Like the horrific antigay bullying Aucoin endured as a child, his birth mother's decision to give him up for adoption haunted him his entire life. When Aucoin finally met his birth mother in the early '90s, the moment was captured on videotape, making it all the more poignant when it's covered in Kaye's film. It also makes it all the more heartbreaking when Aucoin's devoutly Christian birth mother, Nelda, rejects him when he comes out to her.
"I asked Nelda if she had any regrets," Kaye says. "She said, 'The only regret I have is that Kevyn was gay.'"
While Aucoin's birth mother mostly turned her back on her son, the artist's adoptive family grew to embrace his status as a gay celebrity. Isidore Aucoin, along with Kevyn's adoptive mother, Thelma, started the Lafayette chapter of PFLAG; Thelma eventually became the regional director of the organization's south Louisiana chapters. Aucoin would follow his parents' lead and become deeply involved with the Hetrick-Martin Institue in New York, which provides services to LGBT youth.
But as Kaye shows viewers in the film, acceptance from his adoptive family and growing success in the '90s were not enough. Aucoin was deeply insecure about his appearance, thinking his features too gangly and his height -- a sturdy 6 feet 4 inches -- too distracting. Things only got worse when he began developing frequent headaches and body aches, his facial features began changing, and he started growing -- in his 30s.
A doctor on set at one of Aucoin's photo shoots instantly identified the problem -- Aucoin had acromegaly, a disease of the pituitary gland in which tumors form and lead to excessive growth. Aucoin would later have surgery to remove a tumor, but the pain continued and so did his reliance on prescription drugs. The makeup artist became more reclusive and more difficult to work with, took fewer jobs, and often retreated to his second home in upstate New York.
"No one wants to say he died from a drug overdose -- the end," Kaye says of the initial silence surrounding his death. "Initially, no one wanted to say that he died from an overdose of Vicodin, which led to Tylenol toxicity, which shut his liver down. There's certainly more complexity, certainly to Kevyn's story."
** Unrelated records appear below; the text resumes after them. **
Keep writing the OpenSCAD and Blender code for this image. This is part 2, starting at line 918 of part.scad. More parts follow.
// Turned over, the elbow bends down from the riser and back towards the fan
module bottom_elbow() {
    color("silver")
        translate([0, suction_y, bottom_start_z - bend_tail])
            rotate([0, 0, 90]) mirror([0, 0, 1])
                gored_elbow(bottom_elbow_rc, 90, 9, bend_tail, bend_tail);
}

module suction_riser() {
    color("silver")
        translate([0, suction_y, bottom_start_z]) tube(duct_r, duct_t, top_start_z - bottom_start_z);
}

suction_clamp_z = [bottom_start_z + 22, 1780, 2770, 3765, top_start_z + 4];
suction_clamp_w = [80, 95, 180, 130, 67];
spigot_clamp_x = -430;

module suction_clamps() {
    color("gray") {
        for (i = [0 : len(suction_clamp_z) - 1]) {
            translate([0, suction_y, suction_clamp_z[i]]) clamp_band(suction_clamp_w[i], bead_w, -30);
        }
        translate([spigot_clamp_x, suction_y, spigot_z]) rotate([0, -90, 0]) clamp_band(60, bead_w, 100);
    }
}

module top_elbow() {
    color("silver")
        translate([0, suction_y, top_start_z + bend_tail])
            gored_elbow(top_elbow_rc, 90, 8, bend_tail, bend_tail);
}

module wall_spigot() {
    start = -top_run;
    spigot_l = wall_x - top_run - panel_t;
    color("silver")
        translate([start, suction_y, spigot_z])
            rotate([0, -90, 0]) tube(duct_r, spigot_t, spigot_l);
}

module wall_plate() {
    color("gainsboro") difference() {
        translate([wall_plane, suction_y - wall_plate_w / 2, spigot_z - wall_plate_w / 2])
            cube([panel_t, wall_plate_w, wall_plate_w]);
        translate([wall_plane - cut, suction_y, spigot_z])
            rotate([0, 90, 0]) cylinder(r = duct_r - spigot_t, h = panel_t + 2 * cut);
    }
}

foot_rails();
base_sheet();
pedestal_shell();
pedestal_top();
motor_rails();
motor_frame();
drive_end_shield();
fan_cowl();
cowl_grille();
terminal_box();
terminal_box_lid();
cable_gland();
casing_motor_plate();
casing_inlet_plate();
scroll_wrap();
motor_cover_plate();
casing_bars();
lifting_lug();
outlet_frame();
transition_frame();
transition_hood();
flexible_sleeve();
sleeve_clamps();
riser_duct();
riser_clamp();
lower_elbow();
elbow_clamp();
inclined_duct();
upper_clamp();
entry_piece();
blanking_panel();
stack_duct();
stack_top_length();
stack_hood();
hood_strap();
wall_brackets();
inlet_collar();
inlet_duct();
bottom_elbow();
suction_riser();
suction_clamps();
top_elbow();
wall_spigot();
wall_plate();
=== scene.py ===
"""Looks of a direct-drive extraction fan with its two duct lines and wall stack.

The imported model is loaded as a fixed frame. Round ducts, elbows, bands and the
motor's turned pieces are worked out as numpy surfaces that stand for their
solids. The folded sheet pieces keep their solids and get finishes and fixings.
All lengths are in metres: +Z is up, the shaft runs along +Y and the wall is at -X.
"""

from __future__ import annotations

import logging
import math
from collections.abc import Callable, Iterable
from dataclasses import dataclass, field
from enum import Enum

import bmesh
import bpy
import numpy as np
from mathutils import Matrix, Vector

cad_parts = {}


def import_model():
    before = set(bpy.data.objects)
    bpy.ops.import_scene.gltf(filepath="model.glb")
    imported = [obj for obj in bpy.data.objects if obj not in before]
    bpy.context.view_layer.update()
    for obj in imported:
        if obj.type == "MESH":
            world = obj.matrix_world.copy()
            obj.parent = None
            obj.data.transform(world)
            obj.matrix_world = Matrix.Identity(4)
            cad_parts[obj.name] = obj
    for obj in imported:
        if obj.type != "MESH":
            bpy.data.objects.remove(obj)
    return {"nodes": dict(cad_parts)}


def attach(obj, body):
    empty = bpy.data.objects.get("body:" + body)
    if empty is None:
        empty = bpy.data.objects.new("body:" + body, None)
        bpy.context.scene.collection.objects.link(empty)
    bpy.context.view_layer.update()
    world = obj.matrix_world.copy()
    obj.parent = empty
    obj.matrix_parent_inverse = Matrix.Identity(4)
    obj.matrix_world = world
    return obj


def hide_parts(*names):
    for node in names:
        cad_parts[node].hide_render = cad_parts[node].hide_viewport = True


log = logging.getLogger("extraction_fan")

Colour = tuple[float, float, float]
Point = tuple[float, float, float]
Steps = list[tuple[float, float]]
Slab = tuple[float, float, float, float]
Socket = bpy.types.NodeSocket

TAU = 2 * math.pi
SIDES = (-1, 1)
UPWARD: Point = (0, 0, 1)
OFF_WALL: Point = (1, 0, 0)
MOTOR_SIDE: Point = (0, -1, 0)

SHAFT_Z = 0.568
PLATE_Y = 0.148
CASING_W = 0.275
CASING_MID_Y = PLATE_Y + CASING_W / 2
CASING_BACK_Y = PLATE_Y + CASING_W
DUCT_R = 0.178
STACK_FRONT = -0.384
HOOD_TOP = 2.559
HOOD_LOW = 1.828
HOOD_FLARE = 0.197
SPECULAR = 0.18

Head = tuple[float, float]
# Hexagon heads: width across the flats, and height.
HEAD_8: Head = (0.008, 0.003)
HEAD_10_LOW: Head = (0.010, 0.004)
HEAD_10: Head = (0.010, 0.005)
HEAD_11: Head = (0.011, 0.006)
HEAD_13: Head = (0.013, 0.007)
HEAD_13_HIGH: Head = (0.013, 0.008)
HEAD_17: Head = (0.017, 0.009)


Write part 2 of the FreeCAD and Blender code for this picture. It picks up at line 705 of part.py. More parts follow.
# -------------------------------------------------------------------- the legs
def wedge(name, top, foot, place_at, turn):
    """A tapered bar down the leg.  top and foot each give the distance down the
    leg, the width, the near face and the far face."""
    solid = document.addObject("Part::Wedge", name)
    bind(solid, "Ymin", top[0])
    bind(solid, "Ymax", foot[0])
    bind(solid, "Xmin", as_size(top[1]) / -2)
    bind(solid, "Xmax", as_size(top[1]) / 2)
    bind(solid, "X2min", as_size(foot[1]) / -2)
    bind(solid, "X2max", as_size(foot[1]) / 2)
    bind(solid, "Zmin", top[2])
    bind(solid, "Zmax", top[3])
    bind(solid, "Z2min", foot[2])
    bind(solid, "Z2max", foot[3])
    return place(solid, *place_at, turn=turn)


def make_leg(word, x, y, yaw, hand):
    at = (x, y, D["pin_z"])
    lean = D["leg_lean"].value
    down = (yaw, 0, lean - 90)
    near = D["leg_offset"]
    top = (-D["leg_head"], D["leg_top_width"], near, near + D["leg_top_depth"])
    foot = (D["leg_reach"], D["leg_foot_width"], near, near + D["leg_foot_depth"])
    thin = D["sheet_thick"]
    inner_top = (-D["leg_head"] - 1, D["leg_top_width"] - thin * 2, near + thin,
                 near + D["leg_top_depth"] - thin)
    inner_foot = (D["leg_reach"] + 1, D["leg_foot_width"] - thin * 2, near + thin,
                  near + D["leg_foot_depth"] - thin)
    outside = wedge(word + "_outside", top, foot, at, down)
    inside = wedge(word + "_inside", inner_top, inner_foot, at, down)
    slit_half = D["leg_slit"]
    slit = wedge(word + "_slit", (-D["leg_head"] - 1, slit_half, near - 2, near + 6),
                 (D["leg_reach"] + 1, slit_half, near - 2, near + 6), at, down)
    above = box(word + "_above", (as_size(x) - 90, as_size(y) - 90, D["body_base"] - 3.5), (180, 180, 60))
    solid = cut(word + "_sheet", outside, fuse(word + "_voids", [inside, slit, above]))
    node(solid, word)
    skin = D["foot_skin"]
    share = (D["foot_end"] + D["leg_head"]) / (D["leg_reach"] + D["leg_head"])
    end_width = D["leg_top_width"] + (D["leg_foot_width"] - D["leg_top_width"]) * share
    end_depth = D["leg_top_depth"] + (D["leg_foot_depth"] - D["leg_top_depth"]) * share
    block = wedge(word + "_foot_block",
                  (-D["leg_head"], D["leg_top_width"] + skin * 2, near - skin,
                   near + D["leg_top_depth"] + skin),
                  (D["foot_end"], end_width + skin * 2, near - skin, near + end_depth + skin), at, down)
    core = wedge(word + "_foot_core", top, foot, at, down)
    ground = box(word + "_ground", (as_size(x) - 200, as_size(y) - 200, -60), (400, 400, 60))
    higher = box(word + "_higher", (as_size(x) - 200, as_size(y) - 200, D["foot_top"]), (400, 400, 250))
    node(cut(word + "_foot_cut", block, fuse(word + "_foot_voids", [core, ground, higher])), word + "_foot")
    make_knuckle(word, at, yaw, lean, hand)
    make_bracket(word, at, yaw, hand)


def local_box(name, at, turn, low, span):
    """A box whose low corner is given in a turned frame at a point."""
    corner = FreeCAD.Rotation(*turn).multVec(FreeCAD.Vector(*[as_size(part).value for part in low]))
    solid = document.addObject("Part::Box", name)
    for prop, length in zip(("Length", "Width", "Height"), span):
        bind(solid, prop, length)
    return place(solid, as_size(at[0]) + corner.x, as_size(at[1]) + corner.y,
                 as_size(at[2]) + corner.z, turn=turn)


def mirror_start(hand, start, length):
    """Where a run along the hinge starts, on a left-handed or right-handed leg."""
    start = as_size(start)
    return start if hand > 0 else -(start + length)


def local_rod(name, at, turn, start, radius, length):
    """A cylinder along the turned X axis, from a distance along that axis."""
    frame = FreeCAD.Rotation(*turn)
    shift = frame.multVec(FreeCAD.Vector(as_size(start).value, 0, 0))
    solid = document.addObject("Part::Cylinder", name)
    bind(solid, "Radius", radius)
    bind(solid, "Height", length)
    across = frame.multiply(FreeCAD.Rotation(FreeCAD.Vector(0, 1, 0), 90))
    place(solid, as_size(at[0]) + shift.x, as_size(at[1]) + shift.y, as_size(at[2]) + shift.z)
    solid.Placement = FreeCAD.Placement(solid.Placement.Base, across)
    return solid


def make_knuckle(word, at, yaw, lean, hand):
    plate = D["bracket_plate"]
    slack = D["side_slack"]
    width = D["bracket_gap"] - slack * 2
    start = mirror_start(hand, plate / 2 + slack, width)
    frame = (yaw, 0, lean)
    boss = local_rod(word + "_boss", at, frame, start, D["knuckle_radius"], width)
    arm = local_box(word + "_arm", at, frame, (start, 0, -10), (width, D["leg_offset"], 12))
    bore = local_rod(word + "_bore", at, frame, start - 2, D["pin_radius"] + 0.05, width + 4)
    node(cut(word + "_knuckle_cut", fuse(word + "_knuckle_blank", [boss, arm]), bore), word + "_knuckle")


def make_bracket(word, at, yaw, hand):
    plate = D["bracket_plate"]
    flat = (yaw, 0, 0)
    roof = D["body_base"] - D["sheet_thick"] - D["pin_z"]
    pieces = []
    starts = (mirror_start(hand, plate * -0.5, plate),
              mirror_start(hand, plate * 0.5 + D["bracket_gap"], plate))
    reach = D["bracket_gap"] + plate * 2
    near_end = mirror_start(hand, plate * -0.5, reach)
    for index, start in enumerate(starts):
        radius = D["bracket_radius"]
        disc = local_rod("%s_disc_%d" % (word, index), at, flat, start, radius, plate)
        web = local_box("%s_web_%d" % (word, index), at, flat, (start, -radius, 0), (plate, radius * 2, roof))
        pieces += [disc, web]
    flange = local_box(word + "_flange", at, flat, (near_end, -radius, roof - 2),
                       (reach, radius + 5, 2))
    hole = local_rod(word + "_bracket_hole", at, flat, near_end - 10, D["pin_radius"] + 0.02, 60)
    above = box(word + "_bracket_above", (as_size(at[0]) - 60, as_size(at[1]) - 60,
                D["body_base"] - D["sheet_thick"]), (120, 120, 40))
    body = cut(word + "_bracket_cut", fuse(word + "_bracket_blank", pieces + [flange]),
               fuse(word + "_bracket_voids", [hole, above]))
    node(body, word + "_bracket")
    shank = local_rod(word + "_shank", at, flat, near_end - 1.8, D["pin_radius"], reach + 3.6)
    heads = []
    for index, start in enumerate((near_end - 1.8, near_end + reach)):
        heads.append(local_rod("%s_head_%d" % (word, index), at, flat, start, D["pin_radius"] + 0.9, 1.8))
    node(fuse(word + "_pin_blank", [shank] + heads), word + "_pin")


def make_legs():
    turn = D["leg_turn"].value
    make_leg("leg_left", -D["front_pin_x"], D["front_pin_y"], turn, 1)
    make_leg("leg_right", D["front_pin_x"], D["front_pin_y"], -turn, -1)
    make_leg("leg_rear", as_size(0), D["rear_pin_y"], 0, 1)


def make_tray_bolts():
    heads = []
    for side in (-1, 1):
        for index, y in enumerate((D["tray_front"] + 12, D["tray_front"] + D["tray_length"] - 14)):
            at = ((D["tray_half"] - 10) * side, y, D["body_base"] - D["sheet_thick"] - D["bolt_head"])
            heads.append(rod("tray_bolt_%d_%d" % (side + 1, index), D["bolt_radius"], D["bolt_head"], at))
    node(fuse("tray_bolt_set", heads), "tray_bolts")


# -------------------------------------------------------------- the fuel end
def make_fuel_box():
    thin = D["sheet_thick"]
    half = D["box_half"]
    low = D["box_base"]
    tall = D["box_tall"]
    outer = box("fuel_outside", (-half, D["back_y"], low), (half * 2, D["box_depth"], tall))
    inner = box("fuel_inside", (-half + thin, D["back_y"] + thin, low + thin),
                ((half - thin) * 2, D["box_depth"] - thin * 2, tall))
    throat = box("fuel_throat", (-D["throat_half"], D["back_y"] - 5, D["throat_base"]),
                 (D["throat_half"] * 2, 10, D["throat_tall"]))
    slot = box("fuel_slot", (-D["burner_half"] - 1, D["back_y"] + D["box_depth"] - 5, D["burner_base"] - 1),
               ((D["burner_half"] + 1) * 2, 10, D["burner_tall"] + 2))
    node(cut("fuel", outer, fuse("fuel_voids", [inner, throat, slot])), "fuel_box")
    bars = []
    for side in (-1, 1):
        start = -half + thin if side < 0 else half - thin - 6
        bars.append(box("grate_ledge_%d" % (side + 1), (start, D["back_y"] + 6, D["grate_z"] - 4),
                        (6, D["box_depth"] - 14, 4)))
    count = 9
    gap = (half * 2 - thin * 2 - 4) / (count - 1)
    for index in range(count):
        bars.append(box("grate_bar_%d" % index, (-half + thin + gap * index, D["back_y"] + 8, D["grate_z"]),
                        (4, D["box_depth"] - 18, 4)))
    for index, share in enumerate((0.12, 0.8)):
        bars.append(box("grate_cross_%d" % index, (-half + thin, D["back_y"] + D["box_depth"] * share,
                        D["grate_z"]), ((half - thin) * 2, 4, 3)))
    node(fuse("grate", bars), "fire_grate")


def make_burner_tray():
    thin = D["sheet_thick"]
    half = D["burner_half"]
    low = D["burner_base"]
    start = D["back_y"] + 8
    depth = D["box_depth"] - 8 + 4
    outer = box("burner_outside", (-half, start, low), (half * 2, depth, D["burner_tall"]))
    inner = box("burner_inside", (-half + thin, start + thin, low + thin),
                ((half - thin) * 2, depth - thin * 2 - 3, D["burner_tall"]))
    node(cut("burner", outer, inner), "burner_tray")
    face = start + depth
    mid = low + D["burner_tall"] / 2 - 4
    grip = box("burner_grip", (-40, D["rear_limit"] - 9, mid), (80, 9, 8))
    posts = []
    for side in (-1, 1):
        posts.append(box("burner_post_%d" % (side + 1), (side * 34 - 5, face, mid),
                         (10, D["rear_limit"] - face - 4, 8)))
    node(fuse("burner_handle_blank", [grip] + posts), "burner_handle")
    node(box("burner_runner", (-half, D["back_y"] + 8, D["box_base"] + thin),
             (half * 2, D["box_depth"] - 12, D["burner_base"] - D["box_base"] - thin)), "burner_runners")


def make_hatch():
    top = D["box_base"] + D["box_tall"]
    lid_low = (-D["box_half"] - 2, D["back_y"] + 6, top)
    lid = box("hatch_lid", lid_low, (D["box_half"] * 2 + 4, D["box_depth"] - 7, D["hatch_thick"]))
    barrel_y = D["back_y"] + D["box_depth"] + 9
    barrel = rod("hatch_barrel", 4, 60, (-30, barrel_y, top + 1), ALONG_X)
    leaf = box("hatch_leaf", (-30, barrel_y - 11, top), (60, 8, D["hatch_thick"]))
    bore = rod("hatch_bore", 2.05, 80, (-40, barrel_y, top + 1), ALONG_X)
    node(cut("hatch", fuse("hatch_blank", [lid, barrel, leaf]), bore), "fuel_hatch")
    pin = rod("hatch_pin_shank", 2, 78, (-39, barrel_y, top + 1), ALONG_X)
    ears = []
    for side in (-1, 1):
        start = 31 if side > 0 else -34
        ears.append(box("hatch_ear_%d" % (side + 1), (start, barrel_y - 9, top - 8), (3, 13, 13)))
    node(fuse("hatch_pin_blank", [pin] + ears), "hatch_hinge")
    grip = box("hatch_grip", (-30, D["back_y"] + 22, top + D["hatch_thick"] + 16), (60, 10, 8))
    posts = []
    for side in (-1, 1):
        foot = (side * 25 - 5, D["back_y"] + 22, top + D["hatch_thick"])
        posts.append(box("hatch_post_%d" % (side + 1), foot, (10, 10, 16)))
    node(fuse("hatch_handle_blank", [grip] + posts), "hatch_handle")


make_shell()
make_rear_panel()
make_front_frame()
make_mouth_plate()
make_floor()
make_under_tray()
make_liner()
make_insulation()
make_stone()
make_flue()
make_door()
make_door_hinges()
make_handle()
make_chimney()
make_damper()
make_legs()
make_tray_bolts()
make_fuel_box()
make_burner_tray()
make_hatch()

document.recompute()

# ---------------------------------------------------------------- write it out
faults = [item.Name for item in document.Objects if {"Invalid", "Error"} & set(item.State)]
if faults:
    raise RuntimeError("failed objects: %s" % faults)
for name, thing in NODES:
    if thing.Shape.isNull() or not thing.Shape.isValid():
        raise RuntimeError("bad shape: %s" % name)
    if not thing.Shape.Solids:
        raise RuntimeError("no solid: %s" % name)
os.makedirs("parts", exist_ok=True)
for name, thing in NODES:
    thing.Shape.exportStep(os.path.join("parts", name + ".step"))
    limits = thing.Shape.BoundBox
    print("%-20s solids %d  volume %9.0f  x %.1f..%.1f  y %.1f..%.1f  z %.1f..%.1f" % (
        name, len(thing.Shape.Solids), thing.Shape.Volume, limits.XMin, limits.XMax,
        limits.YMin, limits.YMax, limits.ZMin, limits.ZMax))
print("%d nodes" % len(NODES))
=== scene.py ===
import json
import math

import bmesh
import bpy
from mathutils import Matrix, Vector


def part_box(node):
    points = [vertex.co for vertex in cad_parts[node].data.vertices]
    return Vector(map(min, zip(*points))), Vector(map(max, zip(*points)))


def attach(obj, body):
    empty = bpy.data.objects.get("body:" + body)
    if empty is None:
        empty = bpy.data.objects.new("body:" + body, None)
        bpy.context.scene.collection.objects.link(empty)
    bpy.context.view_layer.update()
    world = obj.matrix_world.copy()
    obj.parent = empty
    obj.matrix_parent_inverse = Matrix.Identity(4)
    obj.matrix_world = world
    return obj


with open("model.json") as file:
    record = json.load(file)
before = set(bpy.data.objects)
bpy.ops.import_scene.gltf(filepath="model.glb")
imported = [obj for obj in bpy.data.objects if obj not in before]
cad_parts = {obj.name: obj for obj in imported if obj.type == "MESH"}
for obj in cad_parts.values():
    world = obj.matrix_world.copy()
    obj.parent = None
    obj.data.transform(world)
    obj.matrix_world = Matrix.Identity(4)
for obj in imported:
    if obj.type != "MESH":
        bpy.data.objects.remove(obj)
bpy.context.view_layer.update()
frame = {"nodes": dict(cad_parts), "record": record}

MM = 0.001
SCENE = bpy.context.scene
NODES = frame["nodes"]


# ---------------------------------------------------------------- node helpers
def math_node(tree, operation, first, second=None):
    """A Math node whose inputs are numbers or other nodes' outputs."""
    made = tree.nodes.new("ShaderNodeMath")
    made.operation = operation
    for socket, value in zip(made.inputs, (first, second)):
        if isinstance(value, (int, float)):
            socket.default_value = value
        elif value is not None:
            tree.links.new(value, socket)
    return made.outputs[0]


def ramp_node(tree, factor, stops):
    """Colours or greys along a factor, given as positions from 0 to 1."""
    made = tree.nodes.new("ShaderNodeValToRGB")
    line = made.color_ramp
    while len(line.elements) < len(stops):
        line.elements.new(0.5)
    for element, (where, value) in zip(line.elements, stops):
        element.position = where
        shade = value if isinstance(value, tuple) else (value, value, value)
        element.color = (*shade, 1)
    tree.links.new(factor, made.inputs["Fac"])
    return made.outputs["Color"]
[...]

Thanks to Kaye, there is finally more context to Aucoin's dramatic life, which swung between incredible highs and lows. So much of his ambition stemmed from an attempt to repair his incredibly painful childhood, a desire that propelled him to the highest levels of fashion and fame as an out gay man.
"Kevyn's relationship with his birth mother was deeply psychologically painful for him; if she kept him and not allowed him to be adopted, who would he be?" Kaye says. "He'd be a little boy growing up in the back country of Louisiana and not have had the life he did or fulfilled the dreams he had."
Kevin Aucoin: Beauty & the Beast in Me premieres Thursday on Logo at 9 p.m. Eastern.